As a sacramental Christian—one who believes that God extends grace in and through the observance of Christian rites such as the Lord’s Supper and baptism—I believe Palin’s conflation of waterboarding with baptism to be, simply put, evil. Evil in the sense that the comparison not only mocks one of the most sacred actions of divine relationship, but that it inverts and defies the Christ-infused meaning of baptism itself. Throughout his teachings and ministry, Jesus of Nazareth introduced his followers and audiences to a radical ideology of peacemaking and reconciliation—one marked by enemy-love, unlimited forgiveness, and the relinquishing not merely of violence, but of hatred itself. In his injunction to “love as I have loved you,” Christ directed a profound and uncompromising standard of grace for his followers’ engagements with both friend and adversary. Righteousness was displayed not in the self-defensive slash of Peter’s sword, but in the self-sacrificial submission of Jesus to the cross. Justice was exhibited not in the annihilation of Jesus’ murderers, but in the consumption of death by resurrected life. Sin was defeated not by human wrath, but by divine grace.
And among the many components of Christian faith and practice, perhaps none better illustrates the radicality of the Jesus Way than baptism. Baptism is nothing short of an immersion into the emptiness of the incarnated Christ: it is a dying to self and sin, a renunciation of the world’s definitions and channels of power, and a commitment to pursuing redemption for a fallen creation rather than the further destruction of creation. It was this transformative baptism that led the earliest Christians to preach the Gospel using every means available except violence. That inspired them to defy laws yet submit to those very laws’ consequences. That moved and empowered them by the Spirit to turn kingdoms upside down, but never to overthrow them. Baptism is the foundational and fundamental expression that we as Christians will not be defined by a fallen world’s understandings of justice, persuasion, diplomacy, and war-making. Evil will never be the solution for evil.

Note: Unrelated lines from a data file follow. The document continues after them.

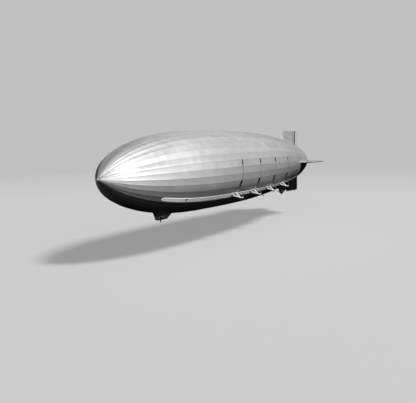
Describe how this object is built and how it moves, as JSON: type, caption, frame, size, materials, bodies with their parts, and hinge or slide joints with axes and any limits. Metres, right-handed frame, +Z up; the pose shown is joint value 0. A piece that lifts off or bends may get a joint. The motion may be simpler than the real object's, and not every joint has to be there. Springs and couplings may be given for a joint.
{
  "type": "rigid airship, 1:10 scale model",
  "caption": "Rigid airship model with a faceted silver hull, cross fins, a bow control car, belly doors and swivelling outrigger propellers.",
  "frame": {"origin": "centre of buoyancy, on the hull's axis", "axes": "+X towards the nose, +Y to port, +Z up"},
  "size_m": [23.97, 4.26, 4.3763],
  "materials": {
    "silver_cover": "cloth doped with aluminium, satin",
    "light_cover": "light aluminium paint with dark louvred panels",
    "dark_blue": "doped cloth with upright colour stripes",
    "bright_metal": "polished",
    "grey_metal": "dull",
    "window_glass": "clear",
    "black_rubber": "matte"
  },
  "bodies": {
    "airframe": {"car_glazing": "window_glass", "control_car": "silver_cover", "fin_lower": "silver_cover", "fin_port": "silver_cover", "fin_starboard": "silver_cover", "fin_upper": "silver_cover", "hangar_bay": "grey_metal", "hull_aft": "silver_cover", "hull_bow": "silver_cover", "hull_forward": "silver_cover", "hull_hangar": "silver_cover", "hull_middle": "silver_cover", "hull_stern": "silver_cover", "hull_tail": "silver_cover", "nose_cap": "bright_metal", "outrigger_port_1": "bright_metal", "outrigger_port_2": "bright_metal", "outrigger_port_3": "bright_metal", "outrigger_port_4": "bright_metal", "outrigger_starboard_1": "bright_metal", "outrigger_starboard_2": "bright_metal", "outrigger_starboard_3": "bright_metal", "outrigger_starboard_4": "bright_metal", "port_band_and_condensers": "light_cover", "port_engine_beam": "grey_metal", "starboard_band_and_condensers": "light_cover", "starboard_engine_beam": "grey_metal", "tail_cone": "silver_cover", "tail_station": "silver_cover"},
    "rudder_upper": {"rudder_upper": "dark_blue"},
    "rudder_lower": {"rudder_lower": "dark_blue"},
    "elevator_port": {"elevator_port": "silver_cover"},
    "elevator_starboard": {"elevator_starboard": "silver_cover"},
    "belly_door_port": {"belly_door_port": "silver_cover"},
    "belly_door_starboard": {"belly_door_starboard": "silver_cover"},
    "car_door": {"car_door": "silver_cover"},
    "taxi_fork": {"taxi_fork": "grey_metal"},
    "taxi_wheel": {"taxi_wheel": "black_rubber"},
    "tail_fork": {"tail_fork": "grey_metal"},
    "tail_wheel": {"tail_wheel": "black_rubber"},
    "gear_head_port_1": {"gear_head_port_1": "grey_metal"},
    "propeller_port_1": {"propeller_port_1": "bright_metal"},
    "gear_head_port_2": {"gear_head_port_2": "grey_metal"},
    "propeller_port_2": {"propeller_port_2": "bright_metal"},
    "gear_head_port_3": {"gear_head_port_3": "grey_metal"},
    "propeller_port_3": {"propeller_port_3": "bright_metal"},
    "gear_head_port_4": {"gear_head_port_4": "grey_metal"},
    "propeller_port_4": {"propeller_port_4": "bright_metal"},
    "gear_head_starboard_1": {"gear_head_starboard_1": "grey_metal"},
    "propeller_starboard_1": {"propeller_starboard_1": "bright_metal"},
    "gear_head_starboard_2": {"gear_head_starboard_2": "grey_metal"},
    "propeller_starboard_2": {"propeller_starboard_2": "bright_metal"},
    "gear_head_starboard_3": {"gear_head_starboard_3": "grey_metal"},
    "propeller_starboard_3": {"propeller_starboard_3": "bright_metal"},
    "gear_head_starboard_4": {"gear_head_starboard_4": "grey_metal"},
    "propeller_starboard_4": {"propeller_starboard_4": "bright_metal"}
  },
  "joints": [
    {"name": "rudder_upper_turn", "type": "hinge", "parent": "airframe", "child": "rudder_upper", "pos_m": [-10.5565, 0, 1.6], "axis": [0, 0, 1], "range_deg": [-25, 25]},
    {"name": "rudder_lower_turn", "type": "hinge", "parent": "airframe", "child": "rudder_lower", "pos_m": [-10.5565, 0, -1.6], "axis": [0, 0, 1], "range_deg": [-25, 25]},
    {"name": "elevator_port_turn", "type": "hinge", "parent": "airframe", "child": "elevator_port", "pos_m": [-10.5565, 1.6, 0], "axis": [0, 1, 0], "range_deg": [-25, 25]},
    {"name": "elevator_starboard_turn", "type": "hinge", "parent": "airframe", "child": "elevator_starboard", "pos_m": [-10.5565, -1.6, 0], "axis": [0, 1, 0], "range_deg": [-25, 25]},
    {"name": "belly_door_port_swing", "type": "hinge", "parent": "airframe", "child": "belly_door_port", "pos_m": [4.02, 0.5, -1.92707], "axis": [0.9999, 0, 0.0132], "range_deg": [0, 80]},
    {"name": "belly_door_starboard_swing", "type": "hinge", "parent": "airframe", "child": "belly_door_starboard", "pos_m": [4.02, -0.5, -1.92707], "axis": [-0.9999, 0, -0.0132], "range_deg": [0, 80]},
    {"name": "car_door_swing", "type": "hinge", "parent": "airframe", "child": "car_door", "pos_m": [6.576, 0.121, -1.97], "axis": [0, 0, -1], "range_deg": [0, 95]},
    {"name": "taxi_castor_swivel", "type": "hinge", "parent": "airframe", "child": "taxi_fork", "pos_m": [6.59, 0, -2.1303], "axis": [0, 0, 1], "continuous": true},
    {"name": "taxi_wheel_roll", "type": "hinge", "parent": "taxi_fork", "child": "taxi_wheel", "pos_m": [6.57, 0, -2.1983], "axis": [0, 1, 0], "continuous": true},
    {"name": "tail_castor_swivel", "type": "hinge", "parent": "airframe", "child": "tail_fork", "pos_m": [-8.27, 0, -2.1203], "axis": [0, 0, 1], "continuous": true},
    {"name": "tail_wheel_roll", "type": "hinge", "parent": "tail_fork", "child": "tail_wheel", "pos_m": [-8.29, 0, -2.1883], "axis": [0, 1, 0], "continuous": true},
    {"name": "head_port_1_tilt", "type": "hinge", "parent": "airframe", "child": "gear_head_port_1", "pos_m": [1.87, 1.90494, -1.45636], "axis": [0, -1, 0], "range_deg": [0, 90]},
    {"name": "propeller_port_1_spin", "type": "hinge", "parent": "gear_head_port_1", "child": "propeller_port_1", "pos_m": [1.7195, 1.90494, -1.45636], "axis": [1, 0, 0], "continuous": true},
    {"name": "head_port_2_tilt", "type": "hinge", "parent": "airframe", "child": "gear_head_port_2", "pos_m": [-0.38, 1.90139, -1.45338], "axis": [0, -1, 0], "range_deg": [0, 90]},
    {"name": "propeller_port_2_spin", "type": "hinge", "parent": "gear_head_port_2", "child": "propeller_port_2", "pos_m": [-0.5305, 1.90139, -1.45338], "axis": [1, 0, 0], "continuous": true},
    {"name": "head_port_3_tilt", "type": "hinge", "parent": "airframe", "child": "gear_head_port_3", "pos_m": [-2.63, 1.86229, -1.42057], "axis": [0, -1, 0], "range_deg": [0, 90]},
    {"name": "propeller_port_3_spin", "type": "hinge", "parent": "gear_head_port_3", "child": "propeller_port_3", "pos_m": [-2.7805, 1.86229, -1.42057], "axis": [1, 0, 0], "continuous": true},
    {"name": "head_port_4_tilt", "type": "hinge", "parent": "airframe", "child": "gear_head_port_4", "pos_m": [-4.88, 1.76542, -1.33929], "axis": [0, -1, 0], "range_deg": [0, 90]},
    {"name": "propeller_port_4_spin", "type": "hinge", "parent": "gear_head_port_4", "child": "propeller_port_4", "pos_m": [-5.0305, 1.76542, -1.33929], "axis": [1, 0, 0], "continuous": true},
    {"name": "head_starboard_1_tilt", "type": "hinge", "parent": "airframe", "child": "gear_head_starboard_1", "pos_m": [1.87, -1.90494, -1.45636], "axis": [0, -1, 0], "range_deg": [0, 90]},
    {"name": "propeller_starboard_1_spin", "type": "hinge", "parent": "gear_head_starboard_1", "child": "propeller_starboard_1", "pos_m": [1.7195, -1.90494, -1.45636], "axis": [1, 0, 0], "continuous": true},
    {"name": "head_starboard_2_tilt", "type": "hinge", "parent": "airframe", "child": "gear_head_starboard_2", "pos_m": [-0.38, -1.90139, -1.45338], "axis": [0, -1, 0], "range_deg": [0, 90]},
    {"name": "propeller_starboard_2_spin", "type": "hinge", "parent": "gear_head_starboard_2", "child": "propeller_starboard_2", "pos_m": [-0.5305, -1.90139, -1.45338], "axis": [1, 0, 0], "continuous": true},
    {"name": "head_starboard_3_tilt", "type": "hinge", "parent": "airframe", "child": "gear_head_starboard_3", "pos_m": [-2.63, -1.86229, -1.42057], "axis": [0, -1, 0], "range_deg": [0, 90]},
    {"name": "propeller_starboard_3_spin", "type": "hinge", "parent": "gear_head_starboard_3", "child": "propeller_starboard_3", "pos_m": [-2.7805, -1.86229, -1.42057], "axis": [1, 0, 0], "continuous": true},
    {"name": "head_starboard_4_tilt", "type": "hinge", "parent": "airframe", "child": "gear_head_starboard_4", "pos_m": [-4.88, -1.76542, -1.33929], "axis": [0, -1, 0], "range_deg": [0, 90]},
    {"name": "propeller_starboard_4_spin", "type": "hinge", "parent": "gear_head_starboard_4", "child": "propeller_starboard_4", "pos_m": [-5.0305, -1.76542, -1.33929], "axis": [1, 0, 0], "continuous": true}
  ],
  "couplings": [
    {"joint": "rudder_lower_turn", "follows": "rudder_upper_turn", "ratio": 1},
    {"joint": "elevator_starboard_turn", "follows": "elevator_port_turn", "ratio": 1}
  ]
}
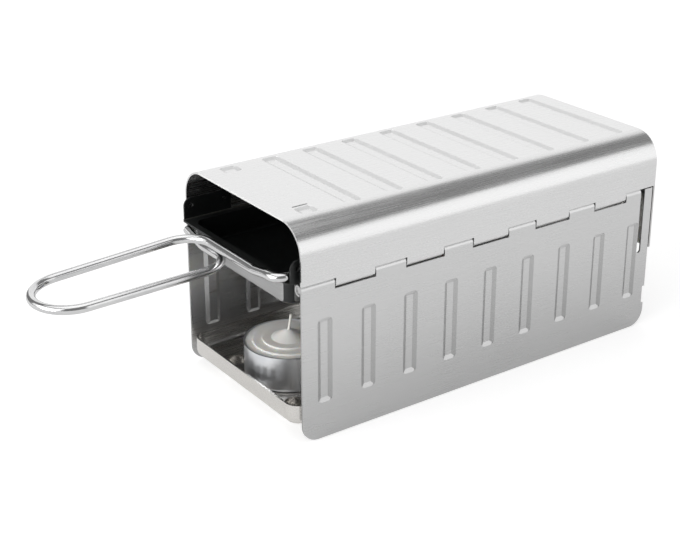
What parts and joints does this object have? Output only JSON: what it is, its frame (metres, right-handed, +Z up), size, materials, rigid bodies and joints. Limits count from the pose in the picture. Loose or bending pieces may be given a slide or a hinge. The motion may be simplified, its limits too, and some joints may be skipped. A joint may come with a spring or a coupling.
{
  "type": "tealight raclette oven",
  "caption": "Folding steel tealight oven for raclette: arched ribbed cover on two hinged side panels, slide-in pan with a clip-on wire handle, and a tray of tealights.",
  "frame": {"origin": "on the table, under the middle of the whole oven with its handle", "axes": "+X to the right seen from the open front, +Y towards the back plate, +Z up; the pan and its handle come out along -Y"},
  "size_m": [0.088, 0.2796, 0.092],
  "materials": {
    "cover_steel": "brushed stainless sheet",
    "panel_steel": "brushed stainless sheet",
    "pin_steel": "drawn steel rod",
    "tray_steel": "brushed stainless sheet",
    "pan_coating": "black non-stick coating inside, grey outside",
    "handle_wire": "polished stainless wire",
    "cup_aluminium": "drawn foil, satin",
    "wax": "soft white wax",
    "wick": "waxed cotton braid",
    "sustainer_tin": "stamped tin plate"
  },
  "bodies": {
    "cover": {"cover_shell": "cover_steel", "back_plate": "cover_steel", "hinge_pin_left": "pin_steel", "hinge_pin_right": "pin_steel"},
    "panel_left": {"side_panel_left": "panel_steel"},
    "panel_right": {"side_panel_right": "panel_steel"},
    "tray": {"base_tray": "tray_steel"},
    "pan": {"pan_body": "pan_coating"},
    "handle": {"pan_handle": "handle_wire"},
    "tealight_1": {"tealight_cup_1": "cup_aluminium", "tealight_wax_1": "wax", "tealight_wick_1": "wick", "wick_sustainer_1": "sustainer_tin"},
    "tealight_2": {"tealight_cup_2": "cup_aluminium", "tealight_wax_2": "wax", "tealight_wick_2": "wick", "wick_sustainer_2": "sustainer_tin"},
    "tealight_3": {"tealight_cup_3": "cup_aluminium", "tealight_wax_3": "wax", "tealight_wick_3": "wick", "wick_sustainer_3": "sustainer_tin"}
  },
  "joints": [
    {"name": "panel_hinge_left", "type": "hinge", "parent": "cover", "child": "panel_left", "pos_m": [-0.0417, 0.0438, 0.066], "axis": [0, -1, 0], "range_deg": [0, 1.8]},
    {"name": "panel_hinge_right", "type": "hinge", "parent": "cover", "child": "panel_right", "pos_m": [0.0417, 0.0438, 0.066], "axis": [0, 1, 0], "range_deg": [0, 1.8]},
    {"name": "pan_slide", "type": "slide", "parent": "cover", "child": "pan", "axis": [0, -1, 0], "range_m": [0, 0.2]},
    {"name": "handle_pull", "type": "slide", "parent": "pan", "child": "handle", "axis": [0, -1, 0], "range_m": [0, 0.04]},
    {"name": "tray_slide", "type": "slide", "parent": "cover", "child": "tray", "axis": [0, -1, 0], "range_m": [0, 0.2]},
    {"name": "tealight_1_lift", "type": "slide", "parent": "tray", "child": "tealight_1", "axis": [0, 0, 1], "range_m": [0, 0.02]},
    {"name": "tealight_2_lift", "type": "slide", "parent": "tray", "child": "tealight_2", "axis": [0, 0, 1], "range_m": [0, 0.02]},
    {"name": "tealight_3_lift", "type": "slide", "parent": "tray", "child": "tealight_3", "axis": [0, 0, 1], "range_m": [0, 0.02]}
  ]
}
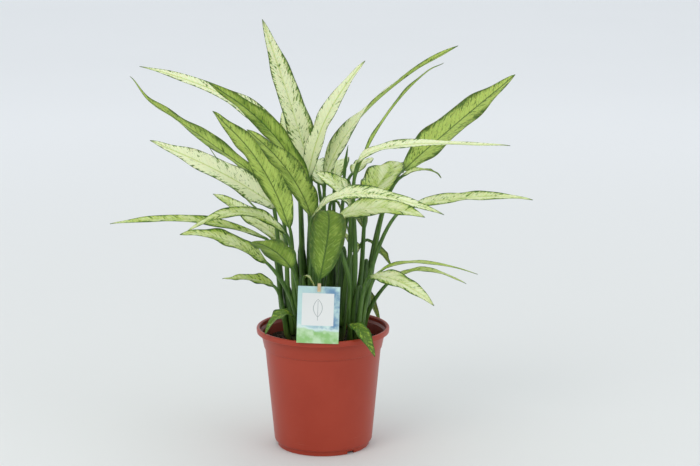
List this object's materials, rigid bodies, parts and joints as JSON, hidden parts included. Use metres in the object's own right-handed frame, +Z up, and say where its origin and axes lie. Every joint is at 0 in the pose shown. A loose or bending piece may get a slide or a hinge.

That is why I reject and renounce Sarah Palin’s co-opting of baptism for nationalistic and militant purposes. Her message seeks to replace the grace-extending offering of sacrament with the dehumanizing coercion of torture. It seeks to present the assurance of the Holy Spirit—you have life anew!—with the lie of the flesh—you are dying! And it seeks to undermine the Kingdom of God in the name of preserving the kingdom of man. May God forbid that we pervert the beauty and the holiness of His covenant in water and Spirit. In doing so, we would baptize ourselves into a far greater Hell than anything we could unleash on our enemies.
*Because it is nigh impossible to discuss a figure such as Palin removed from the specter of partisanship, I should issue the following disclaimer/disclosure. I subscribe largely to the “conscientious non-participation” political philosophy of my Restorationist forefather David Lipscomb, particularly as manifested in the modern ideology of Christian Anarchism (for one of the best synopses of Christian Anarchism, see this excellent article by Lipscomb University history professor Richard Goode). In other words, I eschew voting and formal partisanship, or even the quasi-partisanship of ideologies such as libertarianism. In further disclosure, I am a pacifist, and renounce violence as a form of diplomacy, retribution, or justice. I disclose all of that in order to say that though I am ideologically wired to oppose Palin’s statement on both political and militant grounds, neither of those approaches forms the primary basis of my criticism in this post. Instead, I seek to focus on the ecclesiological and theological role of baptism and the fundamentally problematic nature of Palin’s analogy in that context.